═══ Data supplied ═══
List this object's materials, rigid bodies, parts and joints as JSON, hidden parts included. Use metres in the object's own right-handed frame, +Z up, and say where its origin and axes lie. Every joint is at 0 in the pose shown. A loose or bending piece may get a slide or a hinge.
═══
═══ Data supplied ═══
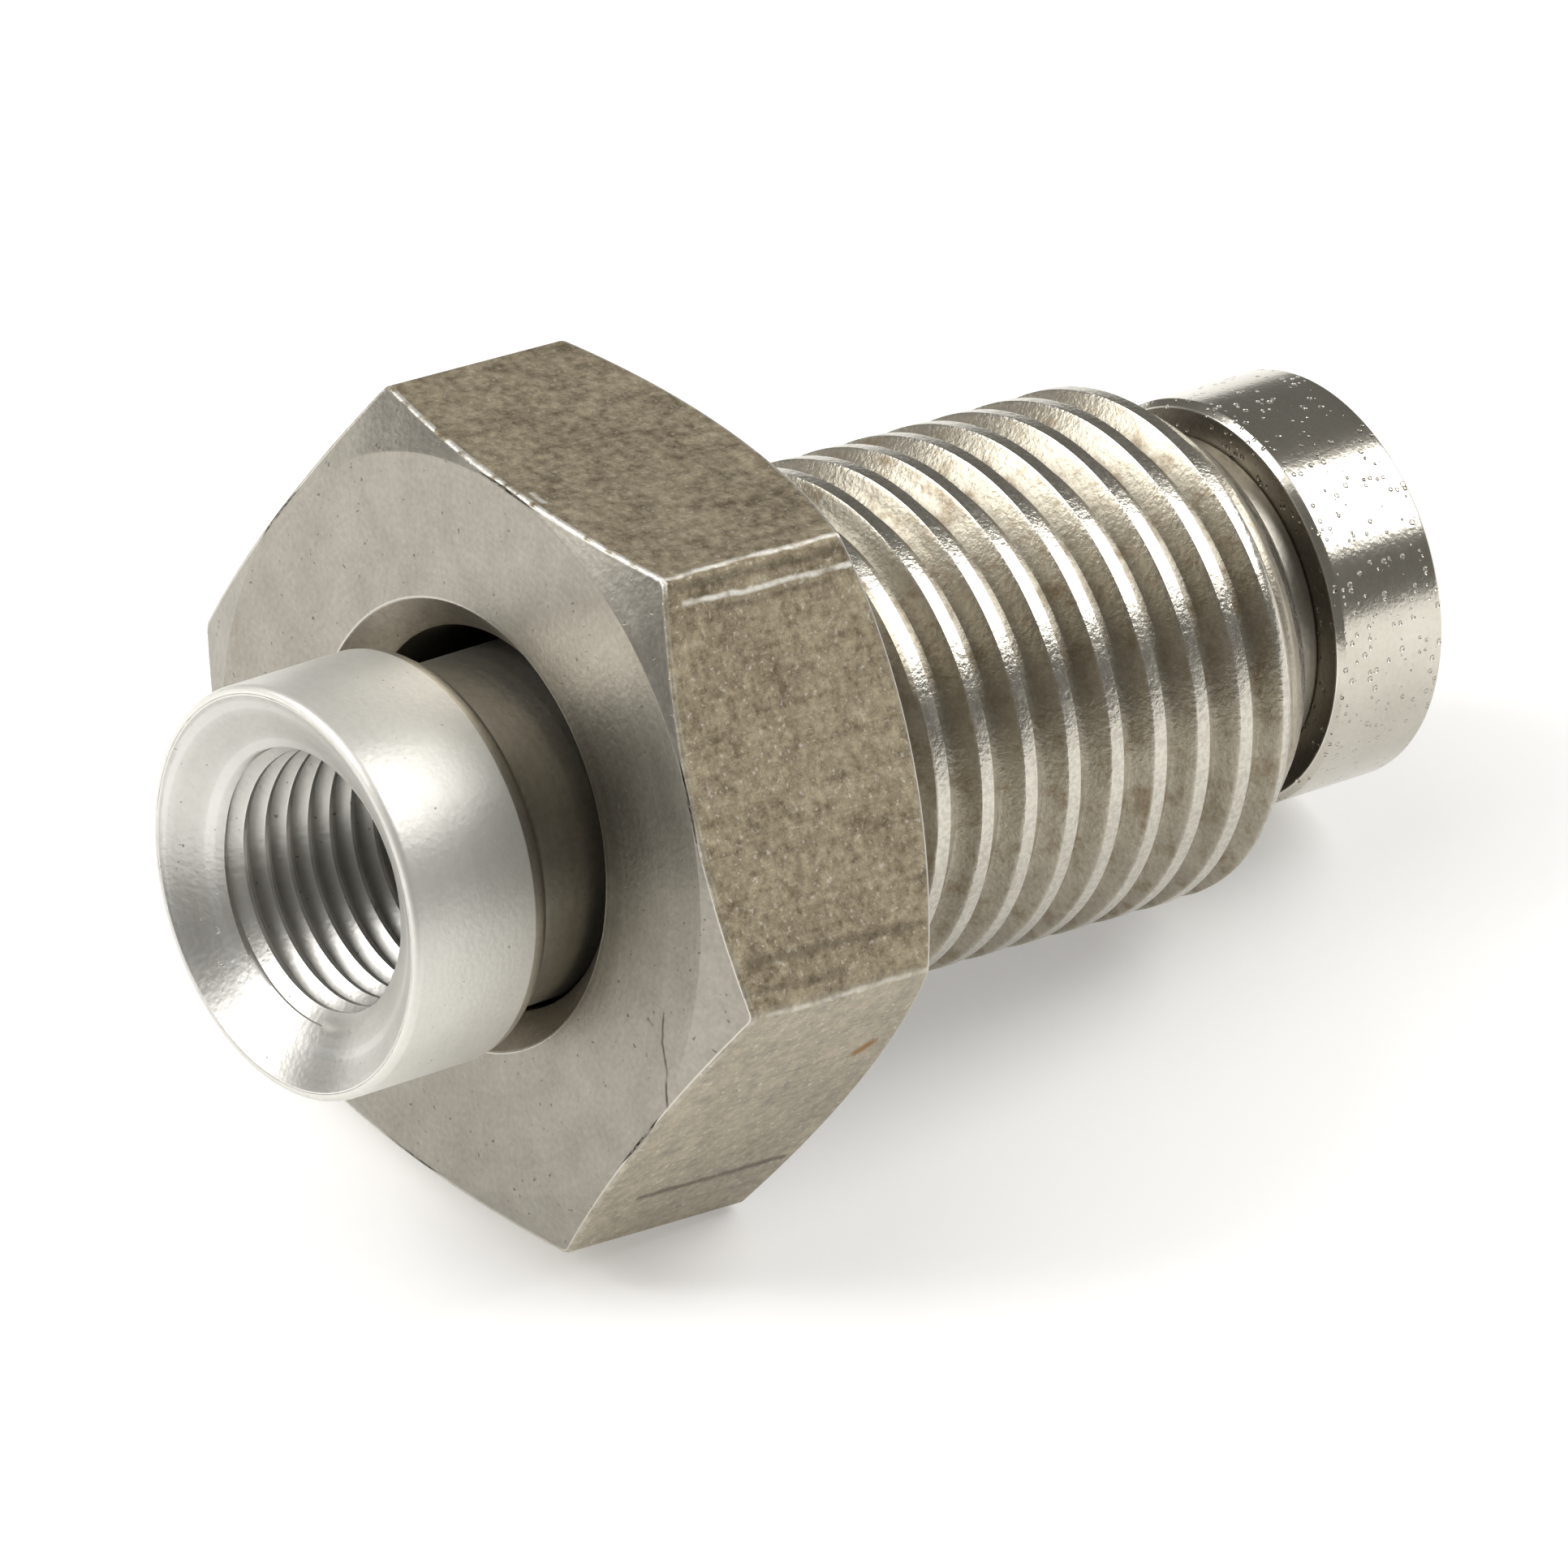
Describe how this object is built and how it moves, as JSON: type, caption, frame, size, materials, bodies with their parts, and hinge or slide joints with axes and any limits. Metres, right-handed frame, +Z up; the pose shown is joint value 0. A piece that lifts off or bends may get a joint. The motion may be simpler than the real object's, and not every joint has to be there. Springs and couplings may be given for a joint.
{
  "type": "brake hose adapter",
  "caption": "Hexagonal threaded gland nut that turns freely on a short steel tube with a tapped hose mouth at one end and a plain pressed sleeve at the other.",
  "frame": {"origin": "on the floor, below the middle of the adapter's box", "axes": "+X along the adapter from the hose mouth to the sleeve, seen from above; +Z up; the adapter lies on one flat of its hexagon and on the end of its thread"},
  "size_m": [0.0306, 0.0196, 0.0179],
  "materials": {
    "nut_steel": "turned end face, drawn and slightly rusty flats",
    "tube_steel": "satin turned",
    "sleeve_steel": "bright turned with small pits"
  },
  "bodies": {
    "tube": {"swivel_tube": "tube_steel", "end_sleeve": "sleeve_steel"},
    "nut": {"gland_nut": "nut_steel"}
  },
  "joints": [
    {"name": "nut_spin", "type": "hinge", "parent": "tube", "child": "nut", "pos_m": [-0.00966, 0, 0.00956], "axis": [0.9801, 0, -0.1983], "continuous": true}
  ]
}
═══
═══ Data supplied ═══
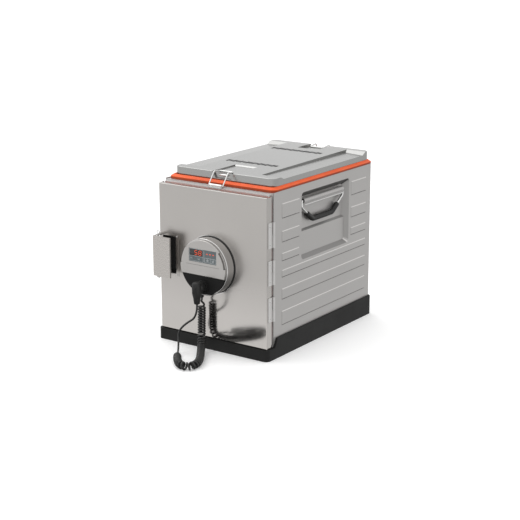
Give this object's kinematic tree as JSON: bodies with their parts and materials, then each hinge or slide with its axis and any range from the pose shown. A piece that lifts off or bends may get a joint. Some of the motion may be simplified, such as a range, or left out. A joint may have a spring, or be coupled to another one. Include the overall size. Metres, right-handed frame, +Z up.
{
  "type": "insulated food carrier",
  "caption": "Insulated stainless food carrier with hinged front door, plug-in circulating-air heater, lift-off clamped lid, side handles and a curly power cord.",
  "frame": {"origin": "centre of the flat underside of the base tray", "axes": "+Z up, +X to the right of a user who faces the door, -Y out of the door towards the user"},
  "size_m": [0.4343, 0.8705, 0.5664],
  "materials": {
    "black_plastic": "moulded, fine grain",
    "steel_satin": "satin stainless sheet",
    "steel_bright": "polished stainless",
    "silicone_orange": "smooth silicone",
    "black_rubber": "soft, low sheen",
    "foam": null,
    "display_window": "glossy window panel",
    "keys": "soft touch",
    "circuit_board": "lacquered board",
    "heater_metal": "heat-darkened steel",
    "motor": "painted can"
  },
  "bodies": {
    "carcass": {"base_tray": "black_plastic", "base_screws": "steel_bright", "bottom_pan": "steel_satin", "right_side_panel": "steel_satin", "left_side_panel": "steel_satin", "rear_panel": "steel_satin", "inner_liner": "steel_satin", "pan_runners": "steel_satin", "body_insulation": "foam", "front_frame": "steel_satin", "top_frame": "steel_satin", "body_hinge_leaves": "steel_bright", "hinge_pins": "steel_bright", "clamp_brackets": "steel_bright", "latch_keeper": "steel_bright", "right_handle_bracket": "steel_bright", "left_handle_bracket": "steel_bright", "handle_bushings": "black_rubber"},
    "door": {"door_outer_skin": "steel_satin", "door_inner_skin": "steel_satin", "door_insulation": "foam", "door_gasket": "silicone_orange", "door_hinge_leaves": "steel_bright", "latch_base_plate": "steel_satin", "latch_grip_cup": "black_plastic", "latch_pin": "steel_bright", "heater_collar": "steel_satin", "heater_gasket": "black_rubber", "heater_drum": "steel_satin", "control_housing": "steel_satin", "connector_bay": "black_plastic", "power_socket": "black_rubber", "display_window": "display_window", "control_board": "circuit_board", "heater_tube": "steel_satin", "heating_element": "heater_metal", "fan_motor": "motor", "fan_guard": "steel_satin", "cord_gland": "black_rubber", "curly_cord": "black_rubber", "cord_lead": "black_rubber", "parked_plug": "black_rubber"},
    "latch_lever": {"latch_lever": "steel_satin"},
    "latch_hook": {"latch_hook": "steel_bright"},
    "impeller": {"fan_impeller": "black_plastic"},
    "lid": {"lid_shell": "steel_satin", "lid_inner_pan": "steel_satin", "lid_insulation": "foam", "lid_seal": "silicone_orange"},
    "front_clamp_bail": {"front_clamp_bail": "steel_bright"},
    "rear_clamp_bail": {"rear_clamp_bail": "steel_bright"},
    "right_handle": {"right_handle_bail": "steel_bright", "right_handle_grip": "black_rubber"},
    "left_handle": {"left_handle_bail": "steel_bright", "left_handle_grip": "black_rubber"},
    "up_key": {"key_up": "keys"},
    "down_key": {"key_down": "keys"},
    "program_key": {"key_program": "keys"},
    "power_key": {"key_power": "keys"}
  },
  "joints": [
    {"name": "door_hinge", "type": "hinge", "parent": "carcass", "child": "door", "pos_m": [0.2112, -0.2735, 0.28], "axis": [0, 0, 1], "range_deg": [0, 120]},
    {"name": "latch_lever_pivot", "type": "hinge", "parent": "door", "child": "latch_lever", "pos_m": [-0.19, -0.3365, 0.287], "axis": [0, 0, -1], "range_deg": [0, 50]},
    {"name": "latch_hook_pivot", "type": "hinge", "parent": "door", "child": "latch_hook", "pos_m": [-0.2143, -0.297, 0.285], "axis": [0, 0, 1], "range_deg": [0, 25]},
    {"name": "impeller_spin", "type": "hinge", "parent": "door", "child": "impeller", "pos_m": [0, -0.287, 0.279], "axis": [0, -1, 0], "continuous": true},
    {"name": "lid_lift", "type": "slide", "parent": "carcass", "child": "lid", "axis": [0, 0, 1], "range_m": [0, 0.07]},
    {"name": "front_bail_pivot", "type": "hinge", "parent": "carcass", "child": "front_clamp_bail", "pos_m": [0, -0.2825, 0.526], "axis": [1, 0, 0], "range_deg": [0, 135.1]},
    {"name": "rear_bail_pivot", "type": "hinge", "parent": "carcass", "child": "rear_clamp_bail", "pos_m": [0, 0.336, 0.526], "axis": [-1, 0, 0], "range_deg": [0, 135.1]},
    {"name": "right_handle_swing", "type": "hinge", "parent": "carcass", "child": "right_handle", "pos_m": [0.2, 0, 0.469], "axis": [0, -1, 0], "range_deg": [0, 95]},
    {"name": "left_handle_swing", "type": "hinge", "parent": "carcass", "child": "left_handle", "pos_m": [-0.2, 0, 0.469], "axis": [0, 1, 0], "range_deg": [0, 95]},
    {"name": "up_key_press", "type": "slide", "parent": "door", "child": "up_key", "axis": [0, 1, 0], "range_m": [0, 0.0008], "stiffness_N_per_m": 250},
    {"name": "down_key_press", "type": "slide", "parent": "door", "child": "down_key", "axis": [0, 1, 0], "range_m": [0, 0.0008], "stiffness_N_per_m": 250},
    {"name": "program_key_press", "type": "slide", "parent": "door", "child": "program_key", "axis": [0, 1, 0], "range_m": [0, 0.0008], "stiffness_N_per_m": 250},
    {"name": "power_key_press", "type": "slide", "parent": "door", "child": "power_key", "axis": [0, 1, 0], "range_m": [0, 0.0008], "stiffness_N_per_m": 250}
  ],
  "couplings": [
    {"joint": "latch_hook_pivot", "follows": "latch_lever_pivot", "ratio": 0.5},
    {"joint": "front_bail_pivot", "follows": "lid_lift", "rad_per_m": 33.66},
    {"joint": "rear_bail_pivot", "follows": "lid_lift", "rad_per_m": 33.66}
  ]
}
═══
Given instruction » For the material, find the number of lines holding the word "joints" and give that figure and nothing more.

Expected output » 4